Skip to content

Judy array

一、在阅读 wanweibaike Hash table 时,其中提及了Judy array:

For certain string processing applications, such as spell-checking, hash tables may be less efficient than tries, finite automata, or Judy arrays.

二、Judy array也能够用来实现 dict-map-associative array

wanweibaike Judy array

In computer science, a Judy array is a data structure implementing a type of associative array with high performance and low memory usage.[1] Unlike most other key-value stores, Judy arrays use no hashing, leverage compression(压缩) on their keys (which may be integers or strings), and can efficiently represent sparse(稀疏) data, that is, they may have large ranges of unassigned indices without greatly increasing memory usage or processing time. They are designed to remain efficient even on structures with sizes in the peta-element range, with performance scaling on the order of O(log n).[2] Roughly speaking, Judy arrays are highly optimized 256-ary radix trees.[3]

Judy trees are usually faster than AVL trees, B-trees, hash tables and skip lists because they are highly optimized to maximize usage of the CPU cache.
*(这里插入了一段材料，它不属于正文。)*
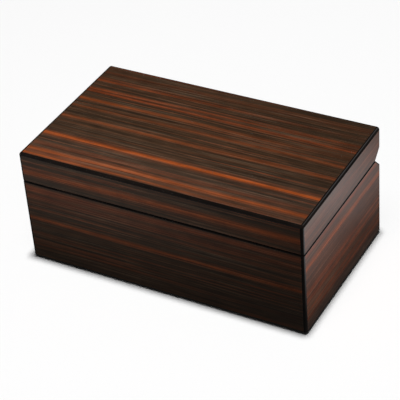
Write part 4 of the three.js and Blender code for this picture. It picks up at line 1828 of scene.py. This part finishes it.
# %% [markdown]
# Ribbon pulls
#
# The tray is lifted by a loop of satin ribbon at either end. Both ends of the ribbon are sewn to
# the wall just under the rim, and the fold hangs down, so that a finger slips behind it. A ribbon
# is a strip along a line: the line is drawn once, down, round the fold and up again, and each point
# of it becomes one row of points across. The strip carries its own map, so the weave follows it
# round the fold. Its cut length is measured along the line.

# %% Satin
RIBBON_RED = pigment(104, 24, 24)
RIBBON_SHADE = pigment(58, 12, 14)
RIBBON_THREADS = 60
RIBBON_RIBS = 90
RIBBON_SHEEN = 0.08
WEAVE_HEIGHT = 0.02 * MM
SELVEDGE_SHARES = (0.44, 0.48)
LEAST_WEAVE = 0.25
RIBBON_ROUGHNESS = 0.42
SELVEDGE_ROUGHNESS = 0.2
WARP_ROUGHNESS = 0.1


def red_satin():
    material, graph, _, _ = new_finish("red_satin")
    spread = graph.add("ShaderNodeUVMap", {"uv_map": "weave"})["UV"]
    apart = graph.add("ShaderNodeSeparateXYZ", None, {"Vector": spread})
    warp = wave(graph, apart["X"], 1 / RIBBON_THREADS)
    weft = wave(graph, apart["Y"], 1 / RIBBON_RIBS)
    selvedge = abs(apart["X"] - 0.5).rise(*SELVEDGE_SHARES)
    weave = warp * (1 - selvedge) + weft * selvedge
    tone = LEAST_WEAVE + (1 - LEAST_WEAVE) * weave
    return close_finish(
        material,
        graph,
        Base_Color=graph.mix(tone, RIBBON_SHADE, RIBBON_RED),
        Roughness=RIBBON_ROUGHNESS + SELVEDGE_ROUGHNESS * selvedge + WARP_ROUGHNESS * (1 - warp),
        Sheen_Weight=RIBBON_SHEEN,
        Normal=bump(graph, weave, WEAVE_HEIGHT),
    )


satin = red_satin()

# %% The ribbon's line and map
RIBBON_THICKNESS = 0.25 * MM
RIBBON_WALL_GAP = 0.12 * MM
RIBBON_ROUNDS = 10
RIBBON_STEPS = 24
RIBBON_COLUMNS = 12


def ribbon_line(wall_x, way, top_z, bottom_z, room):
    """Points (x, z) from one sewn end, down, round the fold and up to the other end."""
    near = wall_x + way * (RIBBON_WALL_GAP + RIBBON_THICKNESS / 2)
    far = wall_x + way * (room - RIBBON_THICKNESS / 2)
    middle_x = (near + far) / 2
    radius = abs(far - near) / 2
    fold_z = bottom_z + radius + RIBBON_THICKNESS / 2
    heights = steps_between(top_z, fold_z, RIBBON_STEPS)[:-1]
    turns = steps_between(0, math.pi, RIBBON_ROUNDS)
    down = [(near, z) for z in heights]
    fold = [
        (middle_x - (far - near) / 2 * math.cos(turn), fold_z - radius * math.sin(turn))
        for turn in turns
    ]
    return down + fold + [(far, z) for z in reversed(heights)]


def map_weave(mesh, grid, lengths):
    """Maps the strip: across from 0 to 1, and along by the share of its length."""
    layer = mesh.loops.layers.uv.new("weave")
    spots = {}
    for row_of_points, length in zip(grid, lengths):
        for column, point in enumerate(row_of_points):
            spots[point] = (column / RIBBON_COLUMNS, length / lengths[-1])
    for face in mesh.faces:
        for loop in face.loops:
            loop[layer].uv = spots[loop.vert]


# %% Sew in the pulls
def thicken(piece, thickness):
    """Gives a sheet its thickness, half to either side, and smooth shading."""
    body = piece.modifiers.new("thickness", "SOLIDIFY")
    body.thickness = thickness
    body.offset = 0
    piece.data.shade_smooth()


def ribbon_pull(name, node, way):
    """A ribbon loop at a tray wall. way is 1 for the left wall and -1 for the right one."""
    room_low, room_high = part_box(node)
    wall_x = room_low.x if way > 0 else room_high.x
    line = ribbon_line(wall_x, way, room_high.z, room_low.z, room_high.x - room_low.x)
    lengths = [0]
    for (x0, z0), (x1, z1) in zip(line, line[1:]):
        lengths.append(lengths[-1] + math.hypot(x1 - x0, z1 - z0))
    mesh = bmesh.new()
    across = steps_between(room_low.y, room_high.y, RIBBON_COLUMNS)
    grid = [[mesh.verts.new((x, y, z)) for y in across] for x, z in line]
    skin(mesh, grid)
    map_weave(mesh, grid, lengths)
    bmesh.ops.recalc_face_normals(mesh, faces=mesh.faces)
    ribbon = keep(mesh, name)
    thicken(ribbon, RIBBON_THICKNESS)
    dress(ribbon, satin)
    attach(ribbon, "tray")
    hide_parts(node)
    cut_size = (room_high.y - room_low.y, lengths[-1])
    print(name, "is cut", [round(side / MM, 1) for side in cut_size], "mm")


ribbon_pull("tray_ribbon_left", "tray_pull_left", 1)
ribbon_pull("tray_ribbon_right", "tray_pull_right", -1)

# %% [markdown]
# Felt under the base
#
# A sheet of near-black felt keeps the case from scratching a table. It is die-cut with rounded
# corners and glued on, so it lies flat, but felt is never quite even: a grid of small squares that
# slow waves lift and lower shows that at a glancing angle. The grid is cut as a square-cornered
# sheet first, and the points in its corners are then drawn in to a round.

# %% Felt
FELT_BLACK = pigment(22, 25, 27)
FELT_GREY = pigment(44, 47, 49)
FELT_FIBRE_SIZE = 0.8 * MM
FELT_FIBRE_HEIGHT = 0.12 * MM
FELT_SHEEN = 0.4
FELT_CURL = 1.5
FELT_SHARES = (0.4, 0.7)
CLOUD_SHARES = (0.4, 0.6)
FELT_ROUGHNESS = 0.92
FELT_FIBRE_ROUGHNESS = 0.06
FELT_SPECULAR = 0.15


def pressed_felt():
    material, graph, place, _ = new_finish("pressed_felt")
    fibres = graph.noise(
        place, 1 / FELT_FIBRE_SIZE, detail=4, roughness=FIBRE_FINENESS, Distortion=FELT_CURL
    )
    clouds = graph.noise(place, 1 / STROKE_LENGTH, detail=2)
    least, more = CLOUD_SHARES
    grey = fibres.rise(*FELT_SHARES) * (least + more * clouds)
    return close_finish(
        material,
        graph,
        Base_Color=graph.mix(grey, FELT_BLACK, FELT_GREY),
        Roughness=FELT_ROUGHNESS + FELT_FIBRE_ROUGHNESS * fibres,
        Specular_IOR_Level=FELT_SPECULAR,
        Sheen_Weight=FELT_SHEEN,
        Normal=bump(graph, fibres, FELT_FIBRE_HEIGHT),
    )


# %% Cut the felt
FELT_CORNER = 6 * MM
FELT_CELL = 4 * MM
FELT_UNEVEN = 0.12 * MM


def felt_point(x, y, reach_x, reach_y):
    """A point of a square-cornered sheet, drawn in where it lies in a corner."""
    past_x = abs(x) - (reach_x - FELT_CORNER)
    past_y = abs(y) - (reach_y - FELT_CORNER)
    if past_x > 0 and past_y > 0:
        squared = max(past_x, past_y) / math.hypot(past_x, past_y)
        x = math.copysign(reach_x - FELT_CORNER + past_x * squared, x)
        y = math.copysign(reach_y - FELT_CORNER + past_y * squared, y)
    return x, y


def cut_felt():
    """A sheet with round corners, a little uneven in height."""
    mesh = bmesh.new()
    columns = round((felt_high.x - felt_low.x) / FELT_CELL)
    lines = round((felt_high.y - felt_low.y) / FELT_CELL)
    bmesh.ops.create_grid(mesh, x_segments=columns, y_segments=lines, size=1)
    middle_z = (felt_low.z + felt_high.z) / 2
    for vertex in mesh.verts:
        flat = (vertex.co.x * felt_high.x, vertex.co.y * felt_high.y)
        x, y = felt_point(*flat, felt_high.x, felt_high.y)
        uneven = math.sin(x / STROKE_LENGTH * 2 * math.pi) * math.cos(y / STROKE_WIDTH)
        vertex.co = (x, y, middle_z + FELT_UNEVEN / 2 * uneven)
    return keep(mesh, "felt_sheet")


felt_low, felt_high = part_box("base_felt")
felt = cut_felt()
thicken(felt, felt_high.z - felt_low.z - FELT_UNEVEN)
dress(felt, pressed_felt())
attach(felt, "case_base")
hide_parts("base_felt")
print("the felt lies between z", round(felt_low.z / MM, 2), "and", round(felt_high.z / MM, 2), "mm")

# %% [markdown]
# Floor and studio light
#
# The case stands on a white sheet. Most of the light comes from a small lamp high overhead, a
# little to the right, and a broad weak one above the front softens its shadow. Four more lamps lift
# the front, the right end, the front left corner and the rear, and a fifth draws the light line
# along the lacquered edges. These five leave the floor alone, so that they throw no shadow there.
#
# The polished faces show what is round them, and in the photograph the front and the top mirror
# something dark while the right end mirrors the white table. So the floor itself is left out of the
# gloss and of the light that bounces, and a card just under it, seen in the gloss alone, is dark in
# front, a little brighter at the far left, bright beside the right end and dark again farther out.
# Beyond the floor the camera sees white, and the case gets no more than a faint glow from there.

# %% The floor and the card in the gloss
FLOOR_REACH = 12
FLOOR_WHITE = pigment(250, 250, 250)
FLOOR_ROUGHNESS = 0.9
CARD_SINK = 1 * MM
CARD_DARK = 0.04
CARD_BRIGHT = 0.98
CARD_LEFT = 0.16
CARD_RIGHT_SPAN = (10 * MM, 125 * MM)
CARD_FRONT_SPAN = (-25 * MM, 25 * MM)
CARD_END_SPAN = (245 * MM, 390 * MM)
CARD_LEFT_SPAN = (10 * MM, 130 * MM)
CARD_SLANT_SPAN = (70 * MM, 120 * MM)
CARD_SLANT = 6 * MM


def level_sheet(name, reach, z, material):
    """A level square that belongs to the stage."""
    mesh = bmesh.new()
    bmesh.ops.create_grid(mesh, x_segments=1, y_segments=1, size=reach)
    bmesh.ops.translate(mesh, vec=(0, 0, z), verts=mesh.verts)
    sheet = keep(mesh, name)
    dress(sheet, material)
    return sheet


def floor_white():
    material, graph, _, _ = new_finish("floor_white")
    return close_finish(material, graph, Base_Color=FLOOR_WHITE, Roughness=FLOOR_ROUGHNESS)


def card_glow():
    material, graph, _, place = new_finish("card_glow")
    past_front = (place["Y"] + half_depth).rise(*CARD_FRONT_SPAN)
    slant = place["Y"].rise(*CARD_SLANT_SPAN) * CARD_SLANT
    to_right = (place["X"] - half_width + slant).rise(*CARD_RIGHT_SPAN) * past_front
    far = (place["X"] * place["X"] + place["Y"] * place["Y"]) ** 0.5
    beside = to_right * (1 - far.rise(*CARD_END_SPAN))
    before = (-place["Y"] - half_depth).rise(*CARD_LEFT_SPAN)
    to_left = (-place["X"]).rise(-half_width, half_width) * before
    strength = CARD_DARK + (CARD_BRIGHT - CARD_DARK) * beside + (CARD_LEFT - CARD_DARK) * to_left
    glow = graph.add("ShaderNodeEmission", None, {"Strength": strength})
    graph.add("ShaderNodeOutputMaterial", None, {"Surface": glow["Emission"]})
    return material


floor = level_sheet("floor", FLOOR_REACH, 0, floor_white())
floor.visible_glossy = False
floor.visible_diffuse = False
card = level_sheet("gloss_card", FLOOR_REACH, -CARD_SINK, card_glow())
card.visible_camera = False
card.visible_diffuse = False
card.visible_shadow = False

# %% Lamps
# Each lamp: azimuth and elevation in degrees, with azimuth 0 in front and 90 to the right,
# distance and size in metres, and power in watts.
FLOOR_LAMPS = {
    "overhead_lamp": (122, 89.1, 6.0, 0.50, 345),
    "ceiling_lamp": (15, 72, 3.0, 1.2, 9),
}
CASE_LAMPS = {
    "front_fill_lamp": (-40, 58, 1.6, 1.1, 2.4),
    "right_lamp": (95, 14, 1.2, 0.5, 13),
    "left_front_lamp": (-35, 40, 0.5, 0.3, 2.2),
    "rear_lamp": (205, 8, 1.6, 0.5, 5),
    "edge_lamp": (149, 35, 1.6, 0.45, 0.5),
}


def softbox(name, azimuth, elevation, distance, size, power):
    """A square lamp that faces the case and doesn't show in its gloss."""
    turn = math.radians(azimuth)
    climb = math.radians(elevation)
    level = math.cos(climb)
    away = Vector((math.sin(turn) * level, -math.cos(turn) * level, math.sin(climb)))
    facing = away.to_track_quat("Z", "Y").to_matrix().to_4x4()
    data = bpy.data.lights.new(name, "AREA")
    data.shape = "SQUARE"
    data.size = size
    data.energy = power
    lamp = bpy.data.objects.new(name, data)
    lamp.matrix_world = Matrix.Translation(middle + away * distance) @ facing
    lamp.visible_glossy = False
    scene.collection.objects.link(lamp)
    return lamp


unlit = bpy.data.collections.new("unlit_by_case_lamps")
unlit.objects.link(floor)
unlit.collection_objects[0].light_linking.link_state = "EXCLUDE"
for name, setting in FLOOR_LAMPS.items():
    softbox(name, *setting)
for name, setting in CASE_LAMPS.items():
    lamp = softbox(name, *setting)
    lamp.light_linking.receiver_collection = unlit
    lamp.visible_glossy = name == "edge_lamp"
print(len(FLOOR_LAMPS) + len(CASE_LAMPS), "lamps")

# %% Surroundings
WORLD_SEEN = 1
WORLD_GLOW = 0.03
world = bpy.data.worlds.new("surroundings")
world.use_nodes = True
scene.world = world
graph = Graph(world.node_tree)
seen = graph.add("ShaderNodeLightPath")["Is Camera Ray"]
glow = WORLD_GLOW + (WORLD_SEEN - WORLD_GLOW) * seen
sky = graph.add("ShaderNodeBackground", None, {"Strength": glow})
graph.add("ShaderNodeOutputWorld", None, {"Surface": sky["Background"]})
scene.view_settings.view_transform = "Standard"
In addition, they require no tree balancing and no hashing algorithm is used.[4]

The Judy array was invented by Douglas Baskins and named after his sister.[5]

baike 朱迪矩阵

算法

从Judy array的发明者所撰写的简介以及其他一些相关的中文论文中看,设计中使用了多种的压缩思想与压缩算法,根据不同的密度情况,选择不同的压缩方式,以期尽可能节省内存,降低实际存储中的稀疏情况,我猜测,这能够在缓存命中率上带来不少提升,进而提升效率。

看到的算法思路包括:

  • 对于密度很高,空洞很少的节点,使用位图(bitmap)来存储。
  • 对于密度很低的情况,只存储出现的键值
  • 对于密度极低的情况,使用类似于字典树的结构,跨层压缩数据。